AOKI、レディスウェア「全部盛り」で勝負する理由、14項目の機能を猛プッシュ、女性客獲得へ大改革
ジャケットの価格は1万9900円~に設定している。カジュアルブランドと比べるとやや高めだが、コスパを重視した価格設定という。開発を担当する小森浩一氏は「百貨店なら同等の品質の商品が倍以上の値段で売っている」と胸を張る。 販促にも一段と力を入れる。放映中のテレビCMには人気俳優の上戸彩と今田美桜を起用。2人は先輩と後輩の設定で、20~40代女性のメインターゲットに広く共感を得られる人選だろう。CMでは職場でも楽に着られるストレッチ性や防シワ加工、家で洗える点を中心にアピールしている。
■今レディスを強化する狙いとは AOKIがレディスの強化を打ち出したのは、今後のファッション事業の業績を見越しての判断だ。事業全体は回復基調だが、スーツの販売数は2018年度の124.7万着から2023年度には85.3万着まで3割以上減少している。 そこでAOKIは今年、2032年にカジュアル衣料の売上高比率を現状の1割から3割、レディスも現状の2割から3割へ引き上げる目標を立てた。レディスは以前から強化を重ねてきたが、2017年度の205億円をピークに、2023年度も209億円と伸び悩んでいる。成長には突破口が必要だった。

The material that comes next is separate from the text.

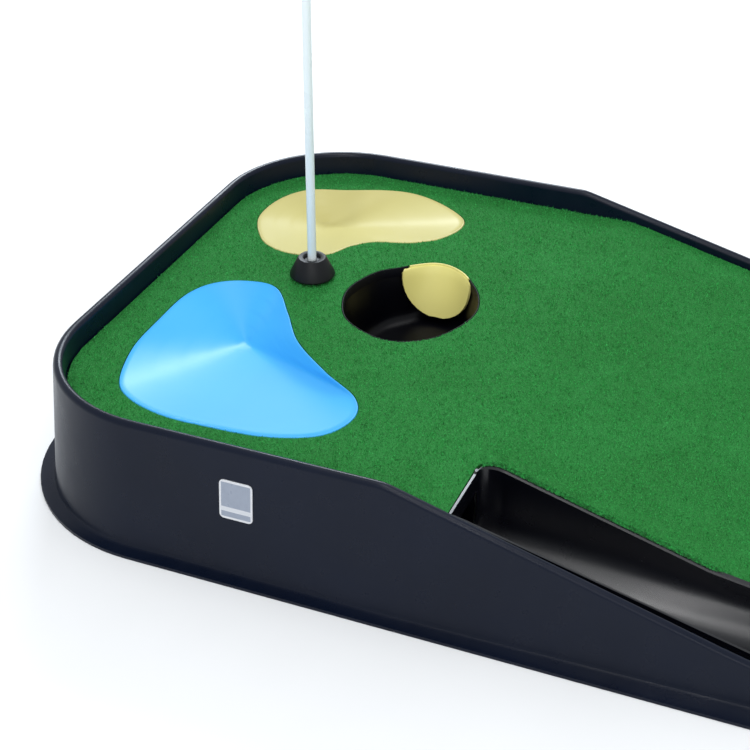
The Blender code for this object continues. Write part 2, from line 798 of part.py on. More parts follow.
def make_end_stop(look):
    """Upright plate with rounded shoulders that closes the player's end of the track."""
    half = TRACK_HALF + TRACK_T + TRACK_FLANGE
    radius = 0.010
    outline = [(-half, 0.0), (half, 0.0)]
    for side in (1, -1):
        for step in range(7):
            turn = math.pi / 2 * (step if side > 0 else 6 - step) / 6
            outline.append((side * (half - radius + radius * math.cos(turn)),
                            END_STOP_HEIGHT - radius + radius * math.sin(turn)))
    rings = [[at(TRACK_X + x, back, z) for x, z in outline]
             for back in (PLAYER_END - END_STOP_T + GAP, PLAYER_END)]
    stop = loft("track_end_stop", rings, PARTS, look, True, True, True, smooth=False)
    face_out(stop.data)
    bevel(stop, 0.0008, 2)
    return stop


# ---------------------------------------------------------------- flag
def make_flag(rubber, white, red):
    seat = TURF_TOP + GAP
    foot = at(FLAG_XY[0], FLAG_XY[1], seat)
    bore = STICK_R + GAP
    turned("flag_base", [
        (0.0, 0.0030), (bore, 0.0030), (bore, FLAG_BASE_H - 0.0022), (0.0058, FLAG_BASE_H - 0.0022),
        (0.0064, FLAG_BASE_H - 0.0004), (0.0070, FLAG_BASE_H),
        (FLAG_BASE_TOP_R - 0.0010, FLAG_BASE_H), (FLAG_BASE_TOP_R, FLAG_BASE_H - 0.0010),
        (FLAG_BASE_R - 0.0002, 0.0022), (FLAG_BASE_R, 0.0012), (FLAG_BASE_R - 0.0008, 0.0),
        (0.0, 0.0),
    ], foot, rubber, 40)
    low = 0.0030 + GAP
    tall = STICK_TOP - seat
    stick_at = at(FLAG_XY[0], FLAG_XY[1], seat)
    turned("flagstick", [
        (0.0, tall), (STICK_R - 0.0004, tall), (STICK_R, tall - 0.0004),
        (STICK_R, low + 0.0004), (STICK_R - 0.0004, low), (0.0, low),
    ], stick_at, white, 24)
    inner = STICK_R + GAP
    outer = inner + SLEEVE_T
    sleeve_top = STICK_TOP - CAP_H + 0.0020
    sleeve_at = at(FLAG_XY[0], FLAG_XY[1], sleeve_top - SLEEVE_LENGTH)
    turned("flag_sleeve", [
        (inner, SLEEVE_LENGTH), (outer, SLEEVE_LENGTH), (outer, 0.0), (inner, 0.0),
    ], sleeve_at, white, 24, ring=True)
    cap_at = at(FLAG_XY[0], FLAG_XY[1], sleeve_top + GAP)
    dome = [(0.0, CAP_H)]
    for turn in (75, 50, 25, 0):
        rise = math.sin(math.radians(turn))
        dome.append((CAP_R * math.cos(math.radians(turn)), CAP_H - CAP_R * (1 - rise)))
    depth = STICK_TOP - sleeve_top
    turned("flag_cap", dome + [(CAP_R, 0.0), (inner, 0.0), (inner, depth), (0.0, depth)],
           cap_at, white, 24)
    make_pennant(sleeve_at, outer + GAP, red)


def make_pennant(sleeve_at, hoist, look):
    """Triangular pennant with a soft double bend, hung on the sleeve."""
    across = 12
    top = SLEEVE_LENGTH - 0.003
    low = 0.003
    rows = []
    for i in range(across + 1):
        share = i / across
        reach = hoist + (PENNANT_LENGTH - hoist) * share
        sway = 0.0045 * math.sin(share * math.pi * 1.6) * share
        middle = (top + low) / 2
        half = (top - low) / 2 * (1 - 0.94 * share)
        rows.append([(reach, sway, middle - half), (reach, sway, middle + half)])
    size = 2
    points = [p for row in rows for p in row]
    faces = [(i * size, (i + 1) * size, (i + 1) * size + 1, i * size + 1) for i in range(across)]
    pennant = add_object("flag_pennant", mesh_from("flag_pennant", points, faces), PARTS, look,
                         True)
    pennant.location = sleeve_at
    thicken(pennant, PENNANT_T).offset = 0.0


# ---------------------------------------------------------------- badge and rivets
def make_badge(look):
    """Blank rounded label lying on the near wall."""
    width, height = BADGE_SIZE
    radius = 0.0030
    rise = RIM_HEIGHT - RIM_WIDTH / 2 - TRAY_T - 0.0024
    lean = WALL_FOOT / rise
    outline = []
    for cx, cz, first in ((1, 1, 0), (-1, 1, 90), (-1, -1, 180), (1, -1, 270)):
        for step in range(5):
            turn = math.radians(first + 90 * step / 4)
            outline.append((cx * (width / 2 - radius) + radius * math.cos(turn),
                            cz * (height / 2 - radius) + radius * math.sin(turn)))
    rings = []
    for lift in (GAP, GAP + BADGE_T):
        ring = []
        for y, z in outline:
            height_here = BADGE_Z + z
            wall = RIM_HALF + lean * (RIM_HEIGHT - RIM_WIDTH / 2 - height_here)
            ring.append(at(-wall - lift, BADGE_BACK + y, height_here))
        rings.append(ring)
    badge = loft("badge", rings, PARTS, look, True, True, True, smooth=False)
    face_out(badge.data)
    return badge


def make_rivets(look, holed):
    """Push rivets that hold the chute's lips up against the deck."""
    spots = [(t, side) for t in (0.50, 0.70) for side in (1, -1)]
    for i, (t, side) in enumerate(spots):
        middle = chute_point(t)
        place = middle + chute_side(t) * side * (BALL_CHANNEL_HALF + 0.0056)
        low = chute_top(max(middle.y, place.y) + 0.004) - INSERT_T - GAP
        centre = at(place.x, place.y, low)
        tall = DECK_Z - 0.0003 - low
        turned(f"chute_rivet_{i + 1}", [
            (0.0, tall), (RIVET_R, tall), (RIVET_R, 0.0), (RIVET_HEAD_R, 0.0),
            (RIVET_HEAD_R - 0.0006, -RIVET_HEAD_T), (0.0, -RIVET_HEAD_T),
        ], centre, look, 16)
        ring = []
        for step in range(16):
            turn = 2 * math.pi * step / 16
            ring.append(place + Vector((math.cos(turn), math.sin(turn))) * (RIVET_R + GAP))
        hole = prism(f"cutter_rivet_{i + 1}", ring, 0.050, 0.080)
        for target in holed:
            cut(target, hole)


# ---------------------------------------------------------------- assembly
def cut_tray(tray):
    opening = INSERT_T + HOLE_EASE
    for name, outline in (("water", WATER_OUTLINE), ("bunker", BUNKER_OUTLINE),
                          ("cup", CUP_OUTLINE)):
        loop = grown(smooth_loop(outline), opening)
        cut(tray, prism("cutter_tray_" + name, loop, 0.040, 0.085))
    start = RAMP_TOP - INSERT_T - HOLE_EASE
    slot = side_slot("cutter_tray_trough", TROUGH_NEAR_X - INSERT_T - GAP,
                     INSERT_T + HOLE_EASE, start, TRAY_FRONT + 0.05, -0.02, 0.080)
    cut(tray, slot)


def build():
    black = material("tray_black", BLACK, 0.42)
    gloss = material("gloss_black", GLOSS_BLACK, 0.18)
    blue = material("water_blue", WATER_BLUE, 0.22)
    sand = material("sand_yellow", SAND_YELLOW, 0.25)
    scoop_yellow = material("scoop_yellow", (0.700, 0.600, 0.200), 0.25)
    green = material("turf_green", TURF_GREEN, 0.95)
    foam = material("backing_foam", (0.020, 0.020, 0.022), 0.90)
    rubber = material("flag_base_rubber", RUBBER, 0.60)
    white = material("stick_white", WHITE, 0.30)
    red = material("pennant_red", RED, 0.70)
    grey = material("rivet_grey", GREY, 0.35, 0.8)
    label = material("badge_label", (0.650, 0.660, 0.680), 0.35)
    joint_black = material("coupler_black", (0.010, 0.011, 0.013), 0.50)

    tray = make_tray(black)
    make_basin("water_basin", WATER_OUTLINE, WATER_DEEP, blue)
    make_basin("bunker_basin", BUNKER_OUTLINE, BUNKER_DEEP, sand)
    well = make_cup(gloss)
    cut(well, channel_plug("cutter_cup_exit", chute_point(0.045), chute_side(0.0),
                           0.030, 0.009, lambda base: cup_floor(base.x) + GAP))
    make_scoop(scoop_yellow)
    chute = make_chute(gloss)
    make_trough(gloss)
    turf = make_turf(green)
    cut_tray(tray)
    cut_turf(turf)
    make_backing(foam)
    make_track(gloss, joint_black)
    make_end_stop(joint_black)
    make_flag(rubber, white, red)
    make_badge(label)
    make_rivets(grey, [tray, chute])


build()
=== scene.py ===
"""Looks of the practice putting mat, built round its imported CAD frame.

Metres, +Z up, the same frame as the CAD: +Y toward the target end, the floor at z = 0.
"""
import math

import bpy
import numpy as np
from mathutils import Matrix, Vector, geometry


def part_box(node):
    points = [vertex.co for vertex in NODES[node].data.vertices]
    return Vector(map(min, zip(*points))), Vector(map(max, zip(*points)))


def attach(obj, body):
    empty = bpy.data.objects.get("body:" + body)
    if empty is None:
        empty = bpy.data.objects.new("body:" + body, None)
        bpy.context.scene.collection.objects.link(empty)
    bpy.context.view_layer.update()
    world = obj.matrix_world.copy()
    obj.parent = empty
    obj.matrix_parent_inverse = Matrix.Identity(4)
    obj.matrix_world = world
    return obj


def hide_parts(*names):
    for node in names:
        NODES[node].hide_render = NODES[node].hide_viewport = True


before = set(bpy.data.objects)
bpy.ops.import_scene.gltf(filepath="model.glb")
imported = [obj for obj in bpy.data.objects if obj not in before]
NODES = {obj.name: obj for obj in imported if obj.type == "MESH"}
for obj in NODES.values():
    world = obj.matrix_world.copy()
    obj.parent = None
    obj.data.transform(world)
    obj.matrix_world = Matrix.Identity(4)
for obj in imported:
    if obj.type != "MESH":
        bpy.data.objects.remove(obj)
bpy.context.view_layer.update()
RNG = np.random.RandomState(41)

# Sizes repeated from the CAD, so that new pieces lie where its solids do. A station "back" is the
# distance from the rim's target end toward the player.
TRAY_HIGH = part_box("base_tray")[1]
TURF_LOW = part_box("turf")[0]
FLANGE_WIDTH = 0.0175
RIM_END = TRAY_HIGH.y - FLANGE_WIDTH
RIM_HALF = TRAY_HIGH.x - FLANGE_WIDTH
PLAYER_END = RIM_END - TURF_LOW.y
RAMP_TOP = 0.3115
RAMP_SOFT = 0.0120
FAR_SLOPE = 0.2520
DECK_Z = 0.0720
DECK_LOW = 0.0050
GAP = 0.0003
TURF_T = 0.0067
TRAY_FRONT = 0.6050
TURF_EDGE = 0.0083
RIM_RADIUS = 0.0990
INSERT_TOP = 0.0739
INSERT_T = 0.0016
LIP = 0.0080
FLAG_Y = 1.2180

# Sizes that only the visual model has.
PILE = 0.0016
RUNNER_LOW = 0.0018
LOOP_STEPS = 12
MOUTH_TOP = 0.0779
MOUTH_ROUND = 0.0005
MOUTH_INSET = 0.0013
BOWL_RINGS = 30
BOWL_SOFT = 26
BOWL_CURVE = 1.15
LIP_EDGE = 0.0004
COLLAR_LOW = 0.0700
COLLAR_TOP = MOUTH_TOP - 0.0005
PENNANT_TAPER = 0.94

# The turf: where its fine front part ends, its sheet's inner points and its cut edges.
PILE_SPLIT = 0.62
SHEET_STEP = 0.006
RUNNER_START = 0.625
RUNNER_STEP = 0.015
JITTER = 0.0012
RIPPLE = 0.00025
EDGE_MARGIN = 0.0025
CORNER_STEPS = 24
NOTCH_CLEAR = 0.0004
NOTCH_LEAD = 0.0024
NOTCH_STRAIGHT = 0.025
EDGE_LEAN = 0.0013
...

今年7月、AOKIは森裕隆社長直下でミワクの専門チームを立ち上げた。従来は各部署に担当者が配置されていたが、商品開発から営業、広告まで部署横断の専門チームとし、スピードを上げる狙いがあった。 チームにはAOKIのプロパー社員だけではなく、中途採用のメンバーも多い。前述の商品開発担当の小森氏は、主に百貨店向けアパレルを手掛ける三陽商会に約30年従事した転職組だ。 ジャケットとパンツのセットアップだけにとらわれない、新たな商品を提案していくことも、チームの重要な役目になっている。

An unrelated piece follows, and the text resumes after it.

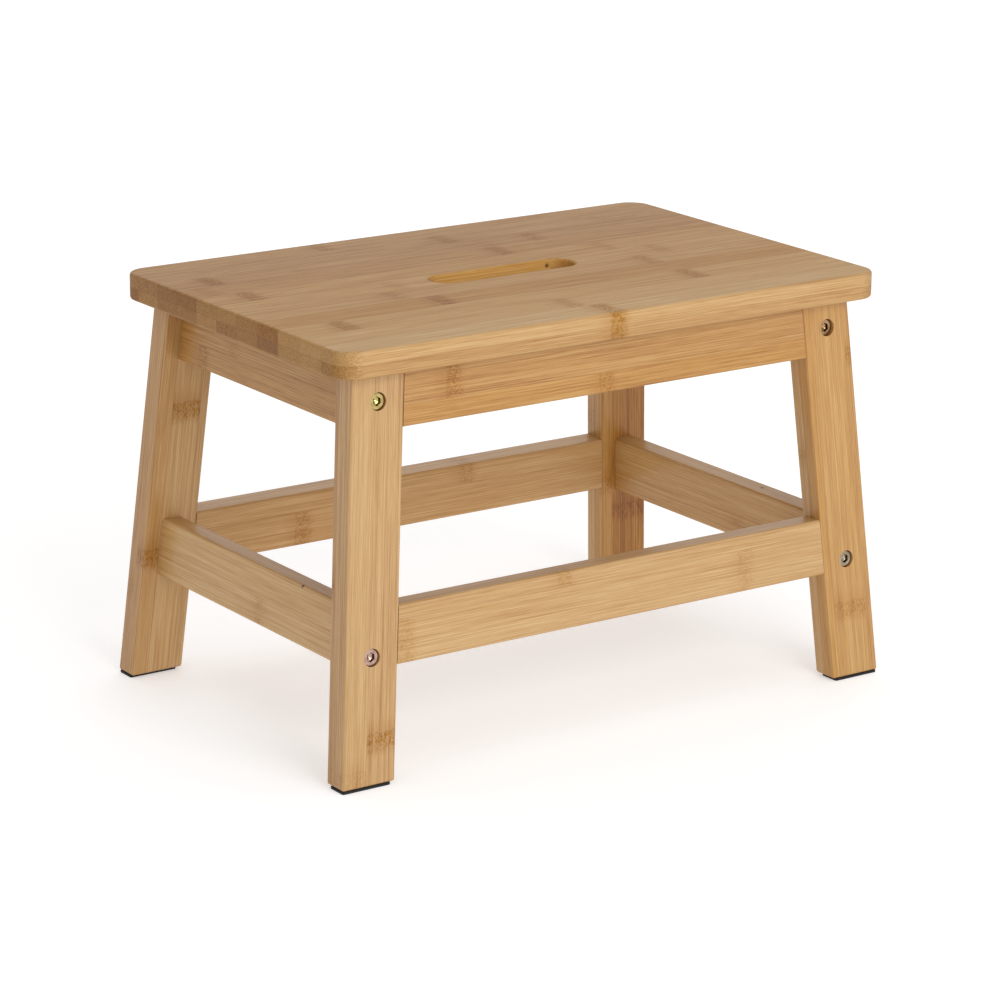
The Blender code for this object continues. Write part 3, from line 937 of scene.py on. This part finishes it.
make_top(TOP_LAY)
for corner_name, sides in CORNERS.items():
    make_leg(corner_name, *sides, LEG_LAYS[corner_name])
    make_pad(corner_name)
    for level_name in ("upper", "lower"):
        plating = SCREW_PLATING.get((corner_name, level_name), BRASSY)
        make_screw(corner_name, level_name, sides[1], plating)
for rail_kind, rail_name in (("apron", "rail_top_"), ("stretcher", "rail_low_")):
    for end_name, way, end_side, rail_shape in (
        ("front", X, -1, LONG_RAIL),
        ("back", X, 1, LONG_RAIL),
        ("left", Y, -1, SIDE_RAIL),
        ("right", Y, 1, SIDE_RAIL),
    ):
        rail_lay = RAIL_LAYS[f"{rail_kind}_{end_name}"]
        make_rail(rail_name + end_name, rail_kind, end_name, way, end_side, rail_shape, rail_lay)

# The dowels and the wood screws keep the shape they have in the frame
for node_name, node_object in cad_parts.items():
    if node_name.startswith("dowel_"):
        dress(node_object, BEECH)
    if node_name.startswith("top_screw_"):
        dress(node_object, BRASSY)


# ---------------------------------------------------------------- studio


def add_area_light(name, place, aim, size, power):
    data = bpy.data.lights.new(name, "AREA")
    data.shape = "RECTANGLE"
    data.size, data.size_y = size
    data.energy = power
    light = bpy.data.objects.new(name, data)
    light.location = place
    light.rotation_euler = (Vector(aim) - Vector(place)).to_track_quat("-Z", "Y").to_euler()
    bpy.context.scene.collection.objects.link(light)


def make_studio():
    """A white floor, a soft light from the front, one that evens the floor, and a pale sky."""
    deselect_all()
    bpy.ops.mesh.primitive_plane_add(size=30, location=(0, 0, 0))
    floor = bpy.context.object
    floor.name = "studio_floor"
    floor.data.materials.append(make_floor_sheet())
    add_area_light("key", (-0.1, -2.0, 0.95), (0, 0, 0.15), (1.3, 1.1), 21)
    add_area_light("ground", (1.6, 2.8, 2.3), (1.6, 2.8, 0), (4, 4), 30)
    world = bpy.data.worlds.new("studio_light")
    bpy.context.scene.world = world
    world.use_nodes = True
    sky = world.node_tree.nodes["Background"].inputs
    sky["Color"].default_value = (1, 1, 1, 1)
    sky["Strength"].default_value = 0.72


def make_camera():
    data = bpy.data.cameras.new("camera")
    data.lens = CAMERA_LENS
    data.sensor_width = CAMERA_SENSOR
    camera = bpy.data.objects.new("camera", data)
    camera.location = CAMERA_PLACE
    heading = Matrix.Rotation(-CAMERA_HEADING, 4, "Z")
    dip = Matrix.Rotation(math.pi / 2 - CAMERA_DIP, 4, "X")
    roll = Matrix.Rotation(CAMERA_ROLL, 4, "Z")
    camera.matrix_world = Matrix.Translation(CAMERA_PLACE) @ heading @ dip @ roll
    bpy.context.scene.collection.objects.link(camera)
    bpy.context.scene.camera = camera


make_studio()
make_camera()
bpy.context.scene.view_settings.view_transform = "Standard"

その一例がコートだ。これまではトレンチコートのみを展開していたが、今秋からキルティング素材の軽量なコートを追加した。また、ニットジャケットという丸襟の商品も投入するなど、職場で着られるアイテムを続々と増やしている。 ■レディスアパレルの競合は多い レディスの強化に社運を懸けるAOKIだが、競争環境は厳しい。ライバルは同業だけではない。ユニクロやユナイテッドアローズなどのカジュアルブランドもスーツのセットアップを販売する。例えばユニクロの「感動ジャケット」は6990円とAOKIの約3分の1の価格だ。

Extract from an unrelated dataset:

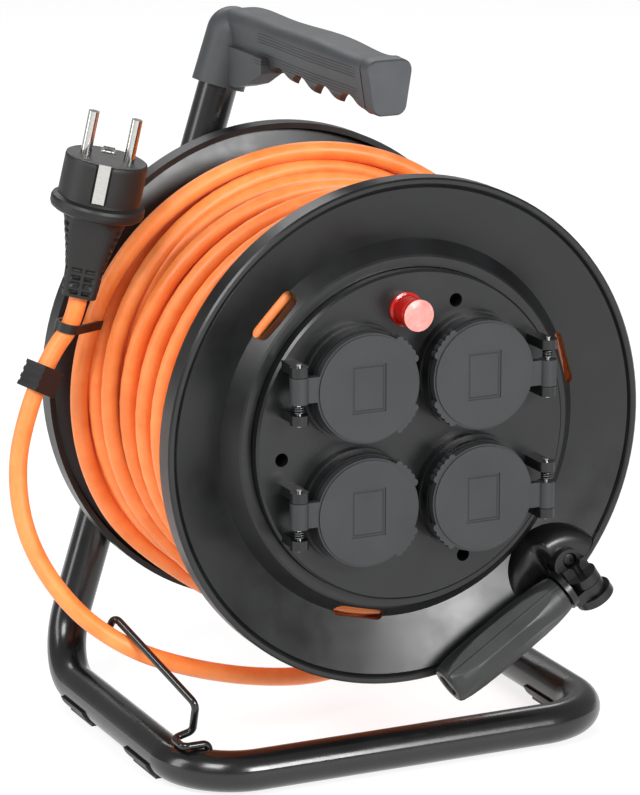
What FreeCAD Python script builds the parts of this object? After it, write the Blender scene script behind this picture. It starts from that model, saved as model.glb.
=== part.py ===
import FreeCAD, Part
import math
import os

import Sketcher
from FreeCAD import Placement, Rotation, Vector

# Cord reel on a bent-tube stand. Millimetres, +Z up, the drum's axis along Y, the socket panel
# facing -Y. Outlines and places are first written in the drum's own frame, whose origin is the
# centre of the front rim on the axis; the sheet's face_y and axle_height then set that frame above
# the middle of the object's footprint.

DOC = FreeCAD.newDocument("cord_reel")
DIMS = DOC.addObject("Spreadsheet::Sheet", "dims")

SIZES = {
    # where the drum's frame stands
    "axis_x": 2.4, "face_y": -80.4, "axle_height": 153.5,
    # drum
    "flange_radius": 112.5, "rim_depth": 10, "barrel_inner": 74, "barrel_outer": 76.4,
    "barrel_front": 6, "barrel_back": 136, "winding_radius": 99, "winding_front": 17,
    "winding_back": 133, "rear_rim": 149, "slot_radius": 82.6, "slot_length": 25, "slot_width": 5.6,
    "slot_turn": 16.4,
    # crank recess and crank
    "recess_x": 77, "recess_z": -75, "recess_radius": 22, "recess_floor": 14, "recess_wall": 2.6,
    "crank_x": 81, "crank_y": -11.2, "crank_z": -72.5, "crank_turn": 147,
    "ear_radius": 7, "crank_pin": 2, "spindle_radius": 3.2, "grip_radius": 10.4,
    "grip_start": 12.5, "grip_end": 78,
    # socket panel
    "panel_radius": 73.3, "panel_face": -3, "panel_wall": 2.5, "socket_offset": 27.4,
    "collar_base": 26, "collar_radius": 24.8, "collar_bore": 22.5, "collar_top": -12.5,
    "screw_circle": 61.8, "screw_tube": 4.6, "screw_well": 3, "screw_seat": 27, "post_front": 30,
    "post_radius": 4.5, "screw_radius": 1.5, "reset_x": -3.6, "reset_z": 56.6, "reset_bore": 4.9,
    # sockets
    "insert_radius": 22.3, "insert_bore": 19.75, "insert_top": -11.5, "insert_floor": 5,
    "insert_back": 8, "pin_hole": 2.6, "pin_offset": 9.5,
    # lids
    "hinge_x": 59.1, "hinge_y": -15.2, "hinge_pin": 1.25, "hinge_bore": 1.3, "knuckle_radius": 4,
    "knuckle_low": -8, "knuckle_high": 3.5, "lug_start": 8.3, "lug_width": 4.3,
    "lid_radius": 24, "lid_front": -16.7, "lid_back": -13,
    # hub
    "axle_radius": 8, "bush_bore": 8.05, "bush_radius": 11, "boss_radius": 14, "hub_front": 92,
    "axle_front": 91.7, "shoulder_front": 148.3, "shoulder_radius": 13,
    # stand
    "tube_radius": 9.1, "tube_wall": 1.4, "bend_radius": 30, "base_half": 100.1, "base_z": -143.2,
    "base_front": 2.6, "leg_y": 170.3, "leg_top_x": -6.2, "leg_top_z": 155, "foot_thick": 1.2,
    # cord
    "cord_diameter": 8.2, "lay_radius": 108.6,
}


def fill_sheet():
    for row, (alias, size) in enumerate(SIZES.items(), start=1):
        DIMS.set(f"A{row}", alias)
        DIMS.set(f"B{row}", str(size))
        DIMS.setAlias(f"B{row}", alias)
    DOC.recompute()


NODES = []


def value(text):
    """The number that an expression on the sheet gives now."""
    return float(DIMS.evalExpression(str(text).replace("dims.", "")))


def seat(item, across="0", along="0", up="0", turn=None):
    """Bind an object's place, given in the drum's frame, to the sheet."""
    if turn is not None:
        item.Placement = Placement(Vector(), turn)
    item.setExpression("Placement.Base.x", f"dims.axis_x + {across}")
    item.setExpression("Placement.Base.y", f"dims.face_y + {along}")
    item.setExpression("Placement.Base.z", f"dims.axle_height + {up}")


def node(item, label, placed=True):
    """Name a finished sub-part and keep it for export."""
    item.Label = label
    if placed:
        seat(item)
    NODES.append(item)
    return item


def feature(label, shape, spot=Vector(), turn=Rotation()):
    item = DOC.addObject("Part::Feature", label)
    item.Shape = shape
    seat(item, spot.x, spot.y, spot.z, turn)
    return node(item, label, False)


# ---- sketches and bodies ----------------------------------------------------------------------

def plane_sketch(body, role, name, depth="0", turn="0"):
    """A sketch on one of the body's own origin planes, moved along its normal by depth."""
    sketch = body.newObject("Sketcher::SketchObject", name)
    plane = next(item for item in body.Origin.OriginFeatures if item.Role == role)
    sketch.AttachmentSupport = [(plane, "")]
    sketch.MapMode = "FlatFace"
    sketch.AttachmentOffset = Placement(Vector(), Rotation(Vector(0, 0, 1), value(turn)))
    sketch.setExpression("AttachmentOffset.Base.z", str(depth))
    return sketch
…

カジュアルブランドは圧倒的な知名度と調達力を持ち、価格でも勝負している。AOKIがレディスウェアを伸ばすためには、機能性や技術の違いを伝える発信力と、知名度を高める努力が欠かせない。また、AOKIは郊外の路面店が中心で、リクルートスーツや礼服を購入する客が多い。来店頻度、購入頻度も低く、この点も対策が必要になる。 AOKIの森社長は「レディスのジャケットやシャツでは、当社を想起してもらえる場面が少なく、強化していく余地がある」とレディスの伸びしろに期待をかける。ミワクのリブランディングで働く女性の支持を得られるか。これまで以上にAOKIの本気度が問われることになりそうだ。